- [Material]:

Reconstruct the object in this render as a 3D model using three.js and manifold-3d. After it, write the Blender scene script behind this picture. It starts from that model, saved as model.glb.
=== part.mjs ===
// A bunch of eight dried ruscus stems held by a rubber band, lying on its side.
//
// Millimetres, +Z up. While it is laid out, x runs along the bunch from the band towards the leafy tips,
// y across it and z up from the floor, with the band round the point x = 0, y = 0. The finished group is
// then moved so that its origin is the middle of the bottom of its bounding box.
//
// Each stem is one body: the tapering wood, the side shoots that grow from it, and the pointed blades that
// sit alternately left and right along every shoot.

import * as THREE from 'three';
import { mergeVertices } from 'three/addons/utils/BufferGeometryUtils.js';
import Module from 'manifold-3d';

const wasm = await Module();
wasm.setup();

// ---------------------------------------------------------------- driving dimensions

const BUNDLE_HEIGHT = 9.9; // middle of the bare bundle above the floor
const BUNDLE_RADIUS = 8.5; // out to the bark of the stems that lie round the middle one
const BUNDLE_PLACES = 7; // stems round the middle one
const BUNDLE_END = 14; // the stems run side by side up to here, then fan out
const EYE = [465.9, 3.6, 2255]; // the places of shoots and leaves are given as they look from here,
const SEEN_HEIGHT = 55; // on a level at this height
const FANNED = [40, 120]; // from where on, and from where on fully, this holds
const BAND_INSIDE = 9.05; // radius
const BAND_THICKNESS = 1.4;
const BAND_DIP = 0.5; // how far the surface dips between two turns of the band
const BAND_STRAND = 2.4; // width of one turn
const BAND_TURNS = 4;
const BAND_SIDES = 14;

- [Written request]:
Copy down every line of the material above that includes the string "manifold".

- [Result]:
Reconstruct the object in this render as a 3D model using three.js and manifold-3d. After it, write the Blender scene script behind this picture. It starts from that model, saved as model.glb.
import Module from 'manifold-3d';